I’m interested to know how many people-inside & outside of Dickson-actually accepted Dutton’s “apology” as genuine, rather than just an 11th hour response to the very clear Social Media backlash he had received (gee, who’d have thought that attacking a disabled woman would garner so much negativity?!?!)
Even if Dutton’s apology was somehow genuine, then why did Morriscum defend Dutton’s original comments? They both look bad as a result of this disgusting own goal.
Likewise, the whole “ni hao” thing would have been quickly forgotten if Morriscum hadn’t just gotten off attacking Labor by implying they are racist (for simply calling Adani an *Indian* company-which it is)…..an implication which was even more galling given the Coalition’s own long history of Dog Whistling on Race (African Gangs, anyone?), & their frequent cuddling up to One Nation.
I note that the issue was kicked off by The Australian asking Ms France why she didn’t live in the electorate. Does this mean that The Australian is going to check the addresses of every candidate in every electorate? And even if they do, which I doubt, why did they start with Ms France.
I’ll bet a diamond to a doughnut that The Australian was sooled onto this issue by Mr Dutton or his office, so he could be seen to be responding to an issue (remember he said it was worrying other electors in Dickson) and thus not taking the lead which, he correctly judged, would be seen as reprehensible.

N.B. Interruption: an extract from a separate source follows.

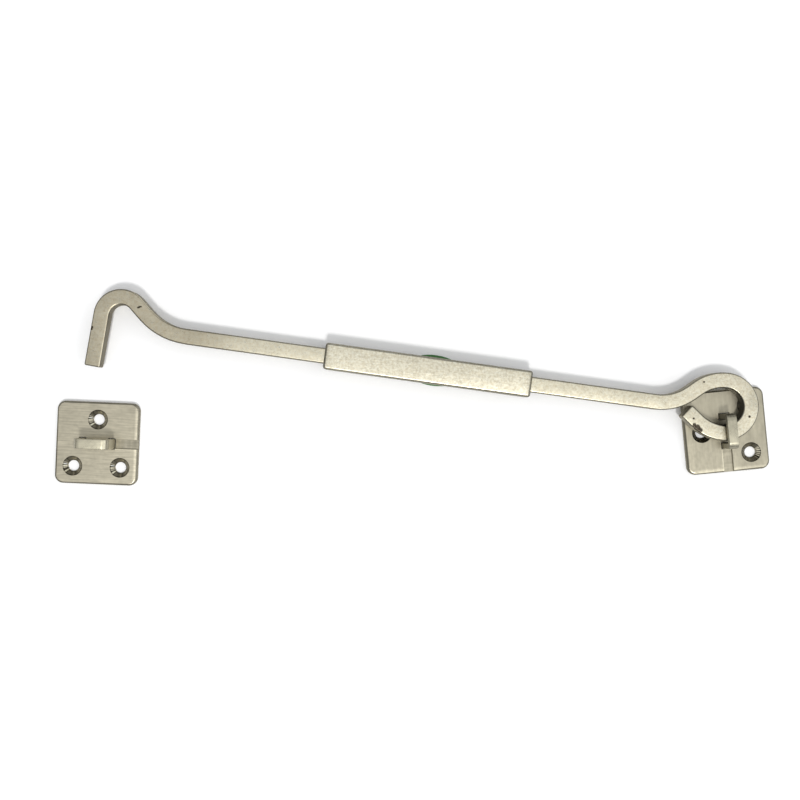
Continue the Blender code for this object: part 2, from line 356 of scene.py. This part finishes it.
# Plates: brushed bands and finer lines in them, faint clouds, and the lit rim at one end
BAND_LENGTH = 9 * MM
BAND_RELIEF = 0.8
LINE_SIZE = (5 * MM, 0.22 * MM)
LINE_SHARE = 0.5
LINE_RELIEF = 0.6
CLOUD_SIZE = 5 * MM
CLOUD_CONTRAST = 0.07
END_RIM = (13.3 * MM, 14.0 * MM)
END_RIM_GAIN = 1.45
# Upright sides darker partly by finish, partly by painted shade; edges darkened with painted
# shade
PLATE_SIDE_SHADE_GAIN = 0.75
PLATE_EDGE_SHADE_GAIN = 0.45


def plate_finish(name, node, look):
    """A brushed plate: bands along the staple, a groove with its own gain, and turned
    countersinks.
    """
    finish = Finish(name, look.colour, middle_of(node), look.turn)
    graph = finish.graph
    finish.vary(graph.streaks(finish.coords, BAND_LENGTH, look.band_width, detail=4.0),
                look.band_contrast, BAND_RELIEF)
    finish.vary(graph.streaks(finish.coords, *LINE_SIZE),
                LINE_SHARE * look.band_contrast, LINE_RELIEF)
    clouds = graph.noise(finish.coords, 1 / CLOUD_SIZE, detail=3.0, roughness=0.6)
    finish.vary(clouds, CLOUD_CONTRAST)

    along, across, height = (graph.axes(finish.coords)[axis] for axis in "XYZ")
    outwards = graph.math("MULTIPLY", along, look.groove_side)
    on_top = graph.spread(height, *PLATE_TOP)
    add_groove(finish, look, outwards, across, height, on_top)
    for place in HOLE_PLACES:
        add_countersink(finish, look, place)
    finish.shade(graph.both(on_top, graph.spread(outwards, *END_RIM)), END_RIM_GAIN)
    finish.sides(PLATE_SIDE_SHADE_GAIN, PLATE_EDGE_SHADE_GAIN)
    return finish.close(PLATE_ROUGHNESS)


# Groove: where it starts and its soft borders, milling marks across it, and the lit line
GROOVE_START = (LEG_OFFSET - 0.8 * MM, LEG_OFFSET)
GROOVE_BORDER = (GROOVE_HALF - 0.03 * MM, GROOVE_HALF + 0.03 * MM)
GROOVE_RISE = (GROOVE_LEVEL - 0.2 * MM, GROOVE_LEVEL)
MILLING_SIZE = (1.6 * MM, 30 * MM, 1.0)
MILLING_LEVELS = (0.35, 0.6)
MILLING_GAIN = 0.82
LIT_LINE_PLACE = GROOVE_HALF + 0.12 * MM
LIT_LINE_HALF = (0.08 * MM, 0.25 * MM)
LIT_LINE_START = (5.0 * MM, 6.0 * MM)
LIT_LINE_GAIN = 1.40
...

It was never about Ali not living in her electorate. Clearly the LNP had private polling indicating some in the Dickson electorate didn’t like the idea of a person with a disability representing them. Dutton only needs a few percentage points to hold on to the seat and clearly doesn’t care what he says to do so.
typo in the headline
Didn’t see one there, but here:
Scott Morrison thus needs four good says this week
A coalition of knuckdraggers and dinosaurs is about to become politically extinct, left with only its braindead base and bereft of policy or 21st ideas and pushing its trickle down ideology in an old shopping trolley like a homeless person looking for a place flop in is all thats left of menzies liberal party and McKewans once proud country party, while Howard, Costello and Peter Reith set this agenda for disaster, it is Abbott, Turnbull and now Morrison that are finishing the job and will bear the tag well into this century as the architects of the end of neo liberism in Australia and for that we owe them a massive debt.

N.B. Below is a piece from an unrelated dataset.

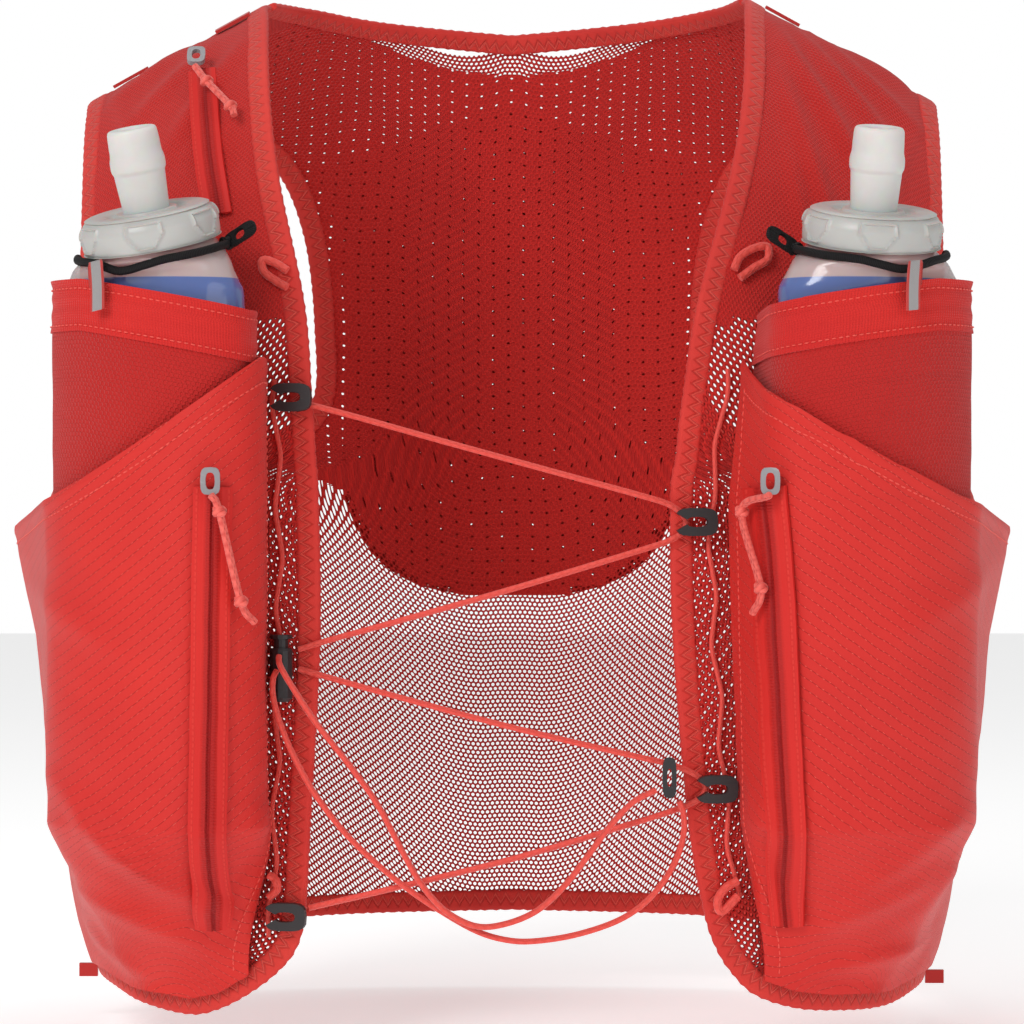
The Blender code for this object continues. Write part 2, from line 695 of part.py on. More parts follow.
def wrapped_section(side, z, seam_inset, end_angle, closing):
    """Cloth pulled tight over the chest and the flask at one height: corners and their directions.

    Below the flask it closes on to the chest over the height named closing.
    """
    arc = torso_arc(z, seam_x(side, z) + SEAM_ROLL + seam_inset, end_angle)
    share = (z - FLASK_BOTTOM_Z) / FLASK_LENGTH
    closed = min(max(-share * FLASK_LENGTH / closing, 0.0), 1.0)
    full = min(max(share, 0.5), 0.9)
    width = FLASK_HALF_WIDTH * look_up(FLASK_SECTIONS, full, 1) * (1 - closed * 0.8)
    depth = FLASK_HALF_DEPTH * look_up(FLASK_SECTIONS, full, 2) * (1 - closed * 0.9)
    centre = flask_centre(side, z).lerp(front(FLASK_X, z).xy, closed)
    dense = []
    for degrees in range(-90, 151, 3):
        direction = Vector((sin(radians(degrees)), -cos(radians(degrees))))
        best = max(range(len(arc)), key=lambda k: arc[k].dot(direction))
        corner = arc[best]
        flask_corner = centre + ellipse_corner(direction, width, depth)
        if flask_corner.dot(direction) > corner.dot(direction):
            corner, best = flask_corner, None
        dense.append((corner, direction, best))
    dense = [(corner, direction) for corner, direction, best in dense if best not in (0, len(arc) - 1)]
    first = facing(arc[0], dense[0][0]).lerp(facing(arc[0], arc[1]), SEAM_TURN).normalized()
    last = facing(dense[-1][0], arc[-1]).lerp(facing(arc[-2], arc[-1]), SEAM_TURN).normalized()
    return [(arc[0], first)] + dense + [(arc[-1], last)]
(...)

Shouldn’t it be about which party of government has the best vision for Australia going forward? Not who can knock out the other in the voters’ minds before election day?
It reminds me of winning the battle but losing the war.

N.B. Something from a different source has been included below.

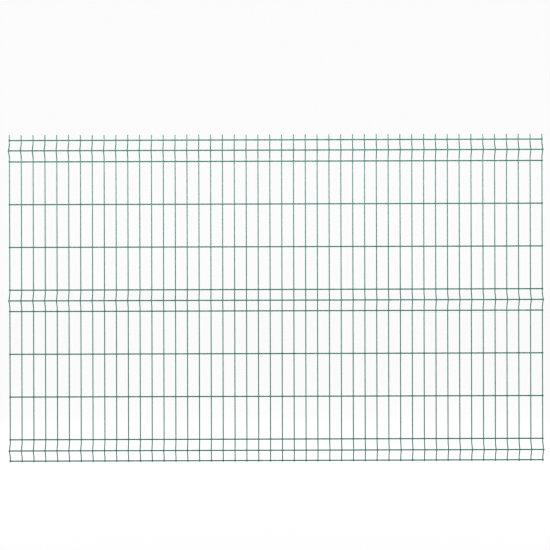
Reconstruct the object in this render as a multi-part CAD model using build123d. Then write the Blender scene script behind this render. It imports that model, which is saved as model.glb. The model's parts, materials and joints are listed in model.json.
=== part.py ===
from build123d import *
import math
import os

# Rigid welded-mesh panel: round upright wires that are pressed into V-folds, and straight
# cross wires welded behind them. Millimetres; +X runs along the panel, +Z is up, and the crests of
# the folds point to -Y. The origin is under the middle of the panel, at the uprights' cut ends.

# Driving dimensions
PANEL_WIDTH = 2500.0      # cut length of a cross wire
UPRIGHT_COUNT = 46        # upright wires, evenly spaced
END_OVERHANG = 5.0        # cross wire that stands out past the axis of the last upright
UPRIGHT_DIAMETER = 4.0
CROSS_DIAMETER = 5.0
FOLD_NAMES = ["bottom", "middle", "top"]  # one V-fold for each name
FOLD_WIRE_SPACING = 50.0  # from the crest wire of a fold to the wire above or below it
MESH_HEIGHT = 200.0       # spacing of the cross wires between two folds
FIELDS_BETWEEN_FOLDS = 3  # meshes of that height between two folds
BOTTOM_STUB = 5.0         # upright below the lowest cross wire's axis
SPIKE_LENGTH = 25.0       # upright above the highest cross wire's axis
FOLD_DEPTH = 25.0         # how far the crest stands forward of the flat stretches, axis to axis
FOLD_LEG_ANGLE = 40.0     # degrees between a fold's leg and the upright direction
BEND_RADIUS = 8.0         # of the upright's axis, at each corner of a fold
WELD_SINK = 0.3           # how far the two wires of a crossing are pressed into each other

# Derived values
upright_radius = UPRIGHT_DIAMETER / 2
cross_radius = CROSS_DIAMETER / 2
upright_pitch = (PANEL_WIDTH - 2 * END_OVERHANG) / (UPRIGHT_COUNT - 1)
fold_height = 2 * FOLD_WIRE_SPACING
field_height = FIELDS_BETWEEN_FOLDS * MESH_HEIGHT
lowest_crest = BOTTOM_STUB + FOLD_WIRE_SPACING
fold_centres = [lowest_crest + fold * (fold_height + field_height) for fold in range(len(FOLD_NAMES))]
panel_height = fold_centres[-1] + FOLD_WIRE_SPACING + SPIKE_LENGTH

# The two wires of a crossing lie this far apart, axis to axis, with the cross wire behind
crossing_offset = upright_radius + cross_radius - WELD_SINK
# The flat stretches stand here so that the panel's whole depth is centred on Y = 0
flat_y = (FOLD_DEPTH + upright_radius - crossing_offset - cross_radius) / 2

# A fold is a V with rounded corners: its sharp corner lies a little in front of the rounded crest
leg_angle = math.radians(FOLD_LEG_ANGLE)
corner_depth = FOLD_DEPTH + BEND_RADIUS * (1 / math.cos(leg_angle) - 1)
fold_half_span = corner_depth / math.tan(leg_angle)


def upright_wire(x):
    """One upright, straight from its cut end to the tip of its spike but for the V-folds."""
    points = [(x, flat_y, 0)]
    for centre in fold_centres:
        points += [
            (x, flat_y, centre - fold_half_span),
            (x, flat_y - corner_depth, centre),
            (x, flat_y, centre + fold_half_span),
        ]
    points.append((x, flat_y, panel_height))
    path = FilletPolyline(*points, radius=BEND_RADIUS)
    section = Plane(path @ 0, z_dir=path % 0) * Circle(upright_radius)
    return sweep(section, path=path)


def cross_wire(z, in_crest=False):
    """One straight cross wire, behind the flat stretches or in the crook of a fold's crest."""
    y = flat_y + crossing_offset - (FOLD_DEPTH if in_crest else 0)
    axis = Plane((-PANEL_WIDTH / 2, y, z), z_dir=(1, 0, 0))
    return extrude(axis * Circle(cross_radius), PANEL_WIDTH)


def uprights():
    """The uprights by node name, numbered from -X to +X."""
    first_x = END_OVERHANG - PANEL_WIDTH / 2
    wires = {}
    for number in range(UPRIGHT_COUNT):
        wires[f"upright_wire_{number + 1:02d}"] = upright_wire(first_x + number * upright_pitch)
    return wires


def fold_wires(fold_name, centre):
    """The three cross wires of one fold: one in the crest and one on each side of it."""
    return {
        f"{fold_name}_fold_lower_wire": cross_wire(centre - FOLD_WIRE_SPACING),
        f"{fold_name}_fold_crest_wire": cross_wire(centre, in_crest=True),
        f"{fold_name}_fold_upper_wire": cross_wire(centre + FOLD_WIRE_SPACING),
    }


def field_wires(field_name, base):
    """The cross wires of the flat field that stands on a fold's upper wire, numbered upwards."""
    wires = {}
    for number in range(1, FIELDS_BETWEEN_FOLDS):
        wires[f"{field_name}_wire_{number}"] = cross_wire(base + number * MESH_HEIGHT)
    return wires


def cross_wires():
    """All cross wires by node name: those of each fold, then those of the fields between folds."""
    wires = {}
    for fold_name, centre in zip(FOLD_NAMES, fold_centres):
        wires |= fold_wires(fold_name, centre)
    for below, above, centre in zip(FOLD_NAMES, FOLD_NAMES[1:], fold_centres):
        wires |= field_wires(f"{below}_to_{above}", centre + FOLD_WIRE_SPACING)
    return wires


os.makedirs("parts", exist_ok=True)
for name, wire in {**uprights(), **cross_wires()}.items():
    wire.label = name
    export_step(wire, f"parts/{name}.step")
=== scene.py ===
"""A rigid welded-mesh fence panel: green coated uprights with V-folds, cross wires and their welds."""

import json
import math
import random
from collections import namedtuple

import bpy
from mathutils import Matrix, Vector


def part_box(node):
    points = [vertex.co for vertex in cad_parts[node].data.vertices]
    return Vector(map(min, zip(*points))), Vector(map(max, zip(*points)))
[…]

People I know want a government that is going to be a steady hand on the tiller guiding the nation calmly ahead through whatever stormy seas are ahead and who will do maintenance on the ship of state when we are in calmer waters.
It’s always about the LNP and how they might lose and how they will win and how Morrison is going to do this and how Morrison is going to do that and blah blah blah LNP blah blah blah. I know it’s unbelievable and extremely unlikely but it just sometimes looks as if the media actually believe that the LNP are the born to rule party and Labor are just a working class rabble not worthy of any consideration.
I agree. Apparently it is beyond the media to postulate that Labor might actually have good policies and capacity to implement them.